--- DATASET EXTRACT ---

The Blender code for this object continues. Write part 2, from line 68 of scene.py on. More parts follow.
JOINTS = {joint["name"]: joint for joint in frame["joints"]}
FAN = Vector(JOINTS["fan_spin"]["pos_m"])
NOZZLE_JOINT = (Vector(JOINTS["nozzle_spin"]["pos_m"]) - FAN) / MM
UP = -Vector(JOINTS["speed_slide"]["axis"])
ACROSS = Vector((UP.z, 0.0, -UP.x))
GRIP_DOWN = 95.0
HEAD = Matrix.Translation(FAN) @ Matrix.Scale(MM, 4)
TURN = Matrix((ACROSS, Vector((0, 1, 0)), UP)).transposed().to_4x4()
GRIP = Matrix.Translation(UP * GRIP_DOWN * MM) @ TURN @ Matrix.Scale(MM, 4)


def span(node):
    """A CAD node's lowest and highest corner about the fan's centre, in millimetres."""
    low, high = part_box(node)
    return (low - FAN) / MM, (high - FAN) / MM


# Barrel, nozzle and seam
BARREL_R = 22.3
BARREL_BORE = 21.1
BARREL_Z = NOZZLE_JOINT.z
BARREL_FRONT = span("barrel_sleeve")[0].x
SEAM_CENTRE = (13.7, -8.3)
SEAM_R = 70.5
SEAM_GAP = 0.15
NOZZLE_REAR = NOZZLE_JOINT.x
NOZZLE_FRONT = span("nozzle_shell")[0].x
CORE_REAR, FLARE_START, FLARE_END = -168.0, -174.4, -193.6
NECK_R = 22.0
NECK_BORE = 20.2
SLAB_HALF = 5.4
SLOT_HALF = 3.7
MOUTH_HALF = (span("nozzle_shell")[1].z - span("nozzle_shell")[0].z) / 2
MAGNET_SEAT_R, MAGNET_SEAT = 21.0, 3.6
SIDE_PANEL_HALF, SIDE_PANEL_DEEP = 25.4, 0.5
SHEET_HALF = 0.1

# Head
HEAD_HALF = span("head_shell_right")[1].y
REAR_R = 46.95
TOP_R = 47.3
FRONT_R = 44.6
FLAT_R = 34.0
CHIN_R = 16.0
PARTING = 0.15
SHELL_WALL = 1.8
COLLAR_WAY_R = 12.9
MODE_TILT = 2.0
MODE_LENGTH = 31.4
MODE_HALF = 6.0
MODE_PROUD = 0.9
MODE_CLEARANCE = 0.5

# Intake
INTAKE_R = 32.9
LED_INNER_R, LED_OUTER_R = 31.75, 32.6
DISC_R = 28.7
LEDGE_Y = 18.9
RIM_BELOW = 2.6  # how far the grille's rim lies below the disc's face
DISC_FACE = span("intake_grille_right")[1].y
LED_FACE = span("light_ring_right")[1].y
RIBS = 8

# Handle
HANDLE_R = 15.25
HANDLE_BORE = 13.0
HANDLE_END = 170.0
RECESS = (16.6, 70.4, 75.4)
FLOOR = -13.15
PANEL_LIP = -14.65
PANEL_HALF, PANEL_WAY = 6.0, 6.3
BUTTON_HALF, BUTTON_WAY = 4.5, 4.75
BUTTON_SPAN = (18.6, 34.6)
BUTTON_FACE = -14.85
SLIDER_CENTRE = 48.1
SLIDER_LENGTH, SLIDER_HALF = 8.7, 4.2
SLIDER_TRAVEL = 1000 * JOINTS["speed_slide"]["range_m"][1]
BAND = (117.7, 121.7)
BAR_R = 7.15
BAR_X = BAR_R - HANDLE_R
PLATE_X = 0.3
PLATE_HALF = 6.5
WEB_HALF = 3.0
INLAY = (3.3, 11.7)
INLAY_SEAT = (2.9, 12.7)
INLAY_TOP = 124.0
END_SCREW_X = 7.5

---
--- DATASET EXTRACT ---

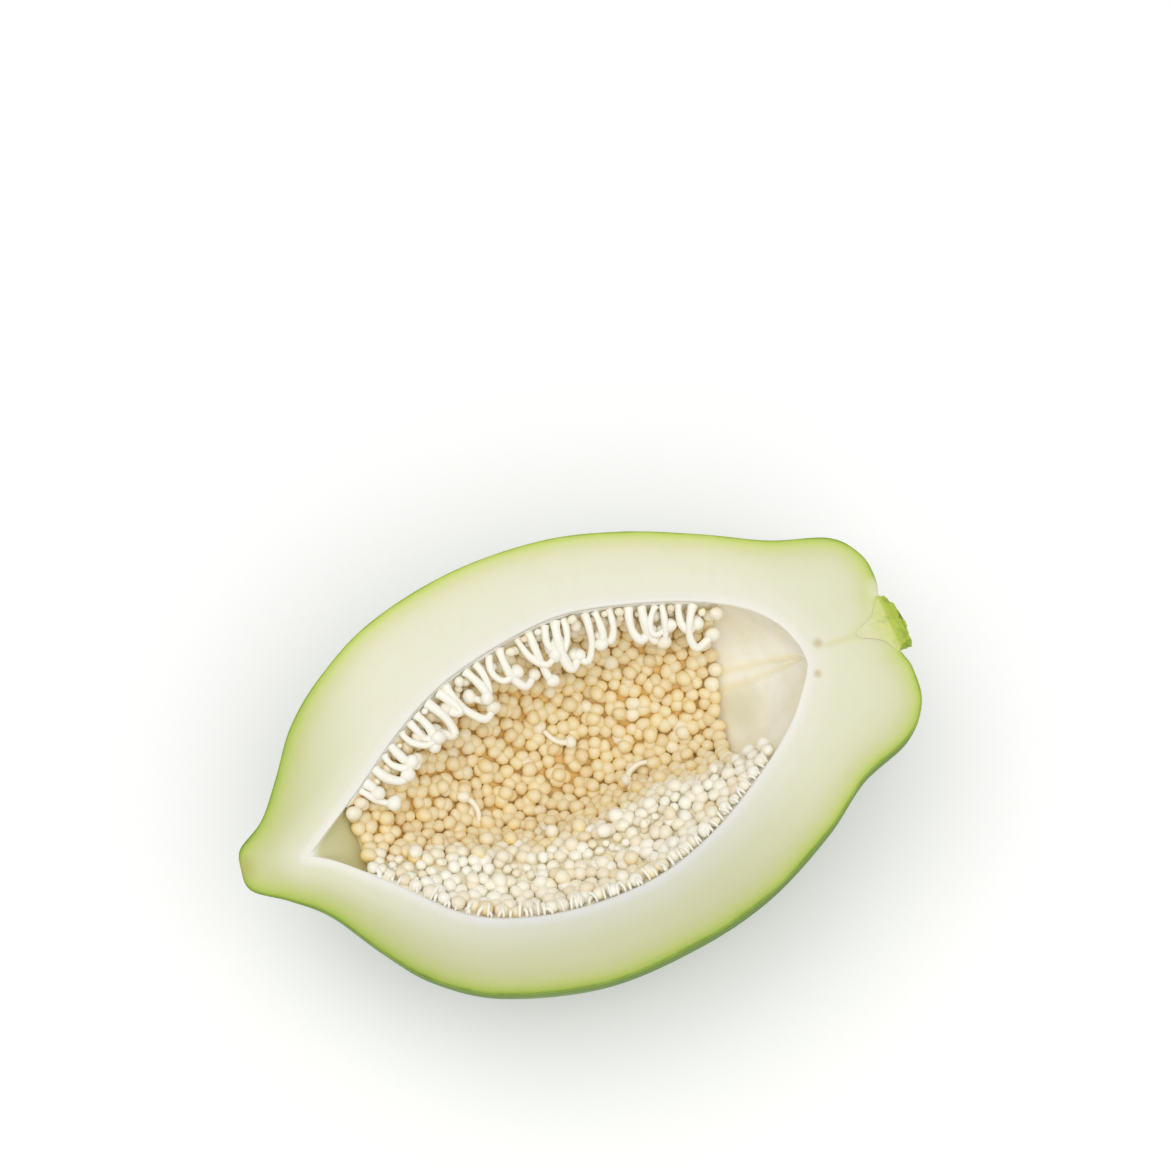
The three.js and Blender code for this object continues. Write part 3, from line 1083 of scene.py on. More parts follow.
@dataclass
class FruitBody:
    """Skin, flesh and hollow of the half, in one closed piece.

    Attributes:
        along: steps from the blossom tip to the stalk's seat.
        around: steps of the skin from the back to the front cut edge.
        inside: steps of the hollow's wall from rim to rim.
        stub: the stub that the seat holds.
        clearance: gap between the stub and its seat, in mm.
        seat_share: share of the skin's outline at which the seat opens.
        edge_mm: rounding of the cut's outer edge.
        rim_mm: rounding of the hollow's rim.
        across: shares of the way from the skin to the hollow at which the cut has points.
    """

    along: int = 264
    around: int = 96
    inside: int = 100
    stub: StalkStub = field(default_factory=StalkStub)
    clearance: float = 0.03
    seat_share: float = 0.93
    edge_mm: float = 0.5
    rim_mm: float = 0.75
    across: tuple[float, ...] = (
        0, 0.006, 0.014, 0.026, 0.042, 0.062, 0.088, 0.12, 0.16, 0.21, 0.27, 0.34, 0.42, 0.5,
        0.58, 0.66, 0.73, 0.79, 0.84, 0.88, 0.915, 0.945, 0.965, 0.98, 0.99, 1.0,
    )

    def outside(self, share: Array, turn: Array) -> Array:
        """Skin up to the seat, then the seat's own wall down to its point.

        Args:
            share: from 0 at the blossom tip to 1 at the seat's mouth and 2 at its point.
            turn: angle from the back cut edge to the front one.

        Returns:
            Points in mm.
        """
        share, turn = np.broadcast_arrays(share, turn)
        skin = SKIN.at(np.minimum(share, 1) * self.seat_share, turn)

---
--- DATASET EXTRACT ---

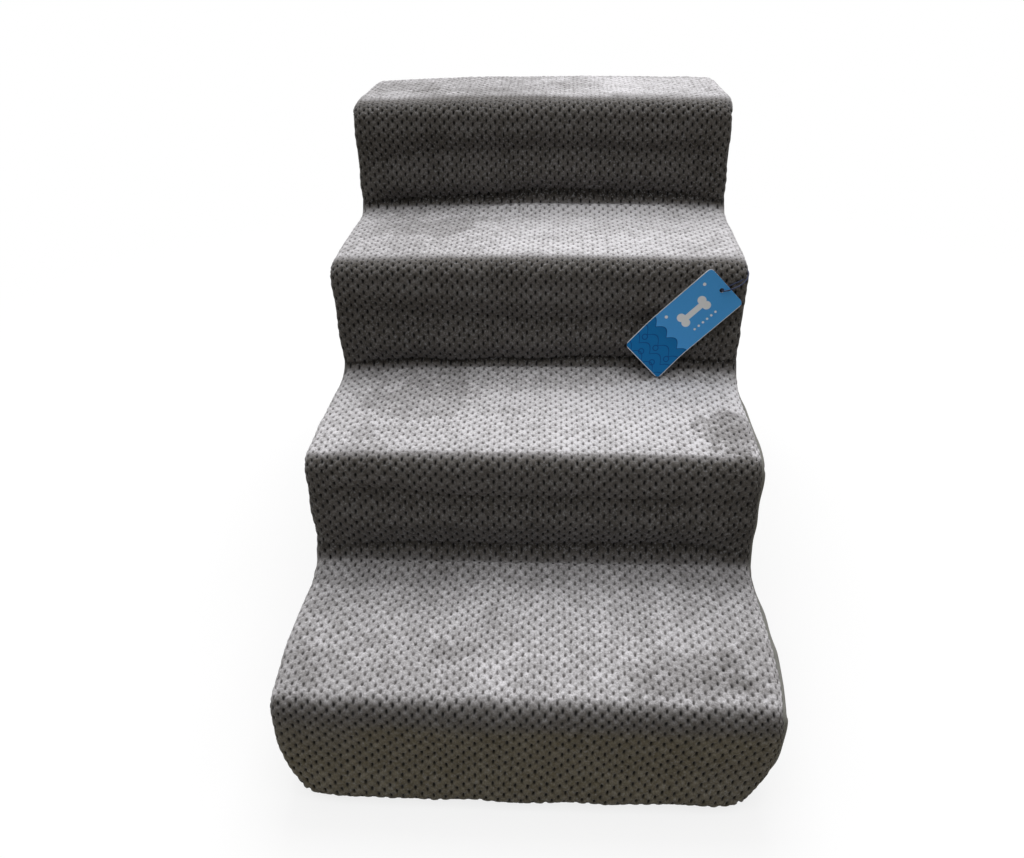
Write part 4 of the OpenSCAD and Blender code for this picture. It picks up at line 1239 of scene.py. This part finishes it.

---

## WHAT IS ASKED
Looking at the data above, show all lines where the word "scene" occurs.

## OUTPUT OF THE TASK
The Blender code for this object continues. Write part 2, from line 68 of scene.py on. More parts follow.
The three.js and Blender code for this object continues. Write part 3, from line 1083 of scene.py on. More parts follow.
Write part 4 of the OpenSCAD and Blender code for this picture. It picks up at line 1239 of scene.py. This part finishes it.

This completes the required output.